Our more recent image processing procedures to retrieve water quality data for Minnesota lakes build on our earlier methods, described on the Past Methods page, with four important updates that take advantage of the improved sensor systems and advancements in image analysis and modeling, and computer processing capabilities.
1. Our earlier procedures essentially used raw imagery, i.e., uncalibrated radiance values measured by satellite sensors. This meant that each image needed to be validated with ground-based data to account for differences in atmospheric conditions that affect the intensity of surface reflectance received by satellite sensors. We now use imagery atmospherically corrected to yield surface reflectance (Rrs) data, using a modified atmospheric correction for inland waters (MAIN) (Page et al. 2019).
2. The use of atmospherically corrected (Rrs) imagery allows us to process multiple images using algorithms developed with in situ data for a given water quality parameter that can be applied to new imagery. The figure at the right illustrates how atmospherically corrected images acquired a month apart fit a single water clarity (SD) model. In turn, this model then can be applied to other images that have undergone the same atmospheric correction. The image manipulations are done on high-performance computers by the Minnesota Super Computing Institute.

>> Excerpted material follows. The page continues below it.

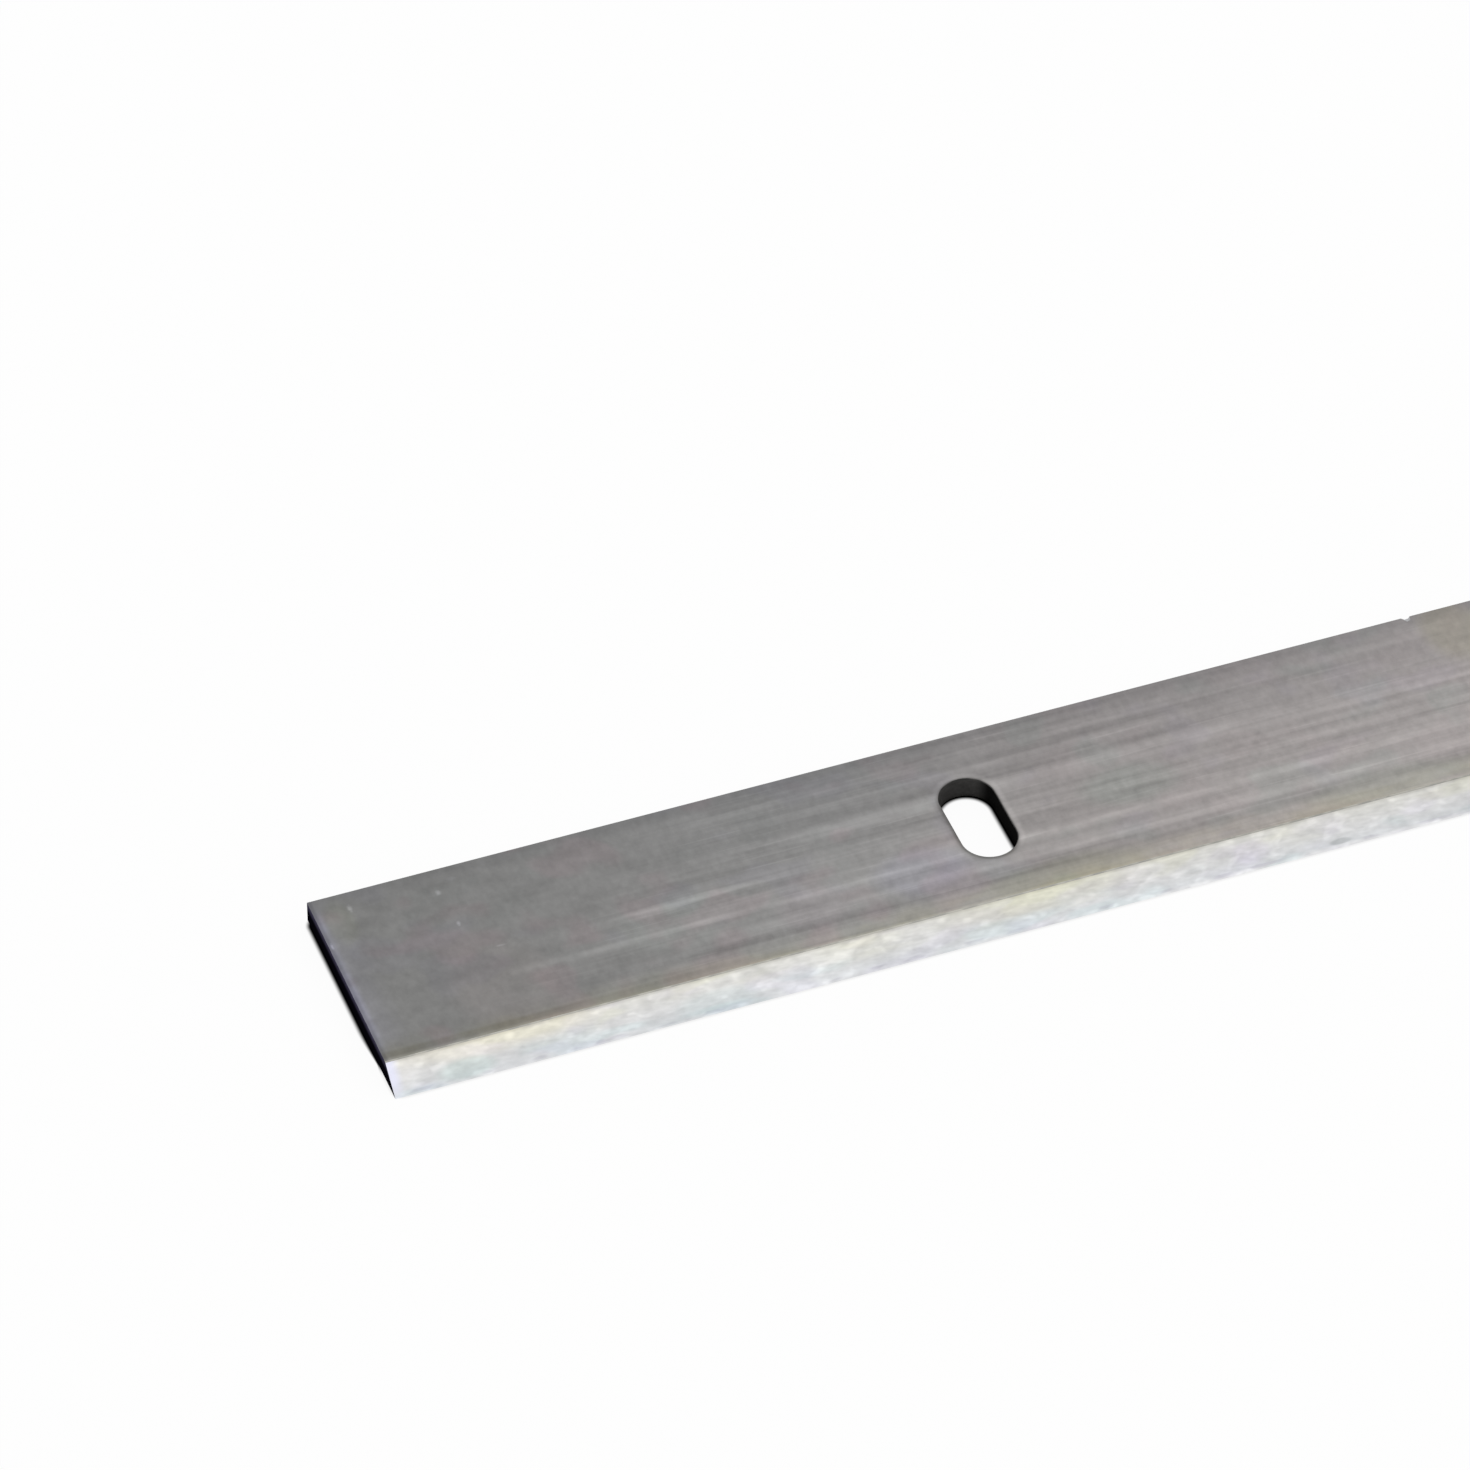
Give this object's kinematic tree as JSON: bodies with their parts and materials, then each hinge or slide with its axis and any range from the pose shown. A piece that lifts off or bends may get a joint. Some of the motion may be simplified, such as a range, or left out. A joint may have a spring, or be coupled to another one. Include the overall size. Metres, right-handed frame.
{
  "type": "planer knife",
  "caption": "Flat ground steel planer knife: a long narrow strip with a bevelled cutting edge along its front and slots across it for setting and clamping.",
  "frame": {"origin": "middle of the seat face, half way along the knife and half way across its width", "axes": "+X along the knife, +Y from the cutting edge towards the back edge, +Z from the seat face towards the bevelled face"},
  "size_m": [0.27, 0.0164, 0.0015],
  "materials": {
    "ground_steel": "surface ground along its length, with a paler ground bevel"
  },
  "bodies": {
    "root": {"knife": "ground_steel"}
  },
  "joints": []
}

3. With the availability of imagery from the two European Sentinel-2 satellites, which have more spectral bands than Landsat satellites, we now are able to accurately retrieve a broader array of water quality data, including water clarity (SD), chlorophyll, CDOM, total and volatile suspended solids, and turbidity.

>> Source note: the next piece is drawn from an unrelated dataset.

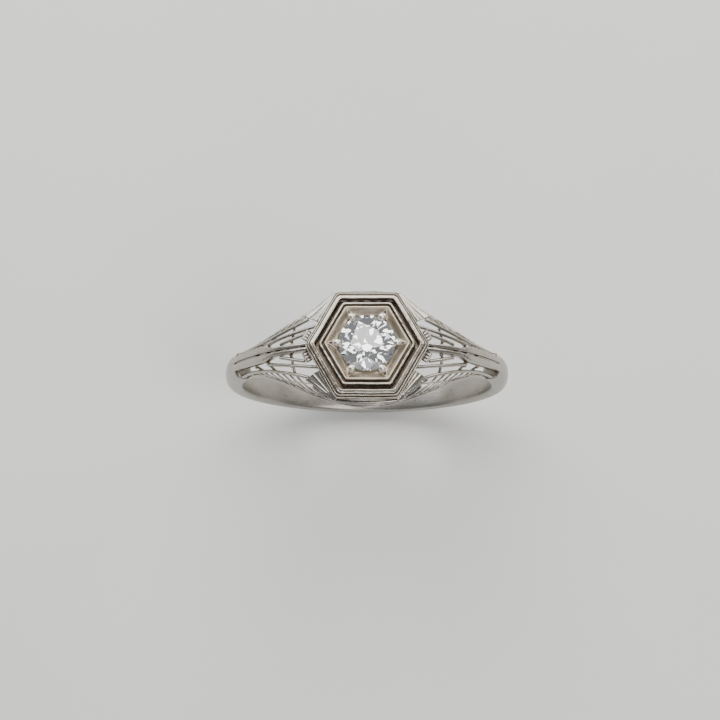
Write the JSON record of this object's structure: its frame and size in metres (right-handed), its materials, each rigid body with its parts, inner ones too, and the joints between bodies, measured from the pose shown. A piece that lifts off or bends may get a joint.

4. With the more frequent acquisition of imagery by the constellation of Landsat 8 and 9 and two Sentinel-2 satellites, we have a much greater likelihood of acquiring cloud-free images and capturing data associated with a given event or time. We also are able to mosaic a sequence of images to visualize how specific water quality conditions change over time in a lake or group of lakes. Examples of this capability can be found for turbidity in western Lake Superior on the Turbidity and Suspended Matter page and for chlorophyll changes in lakes of the western Twin Cities metro area over a summer season on the Chlorophyll page.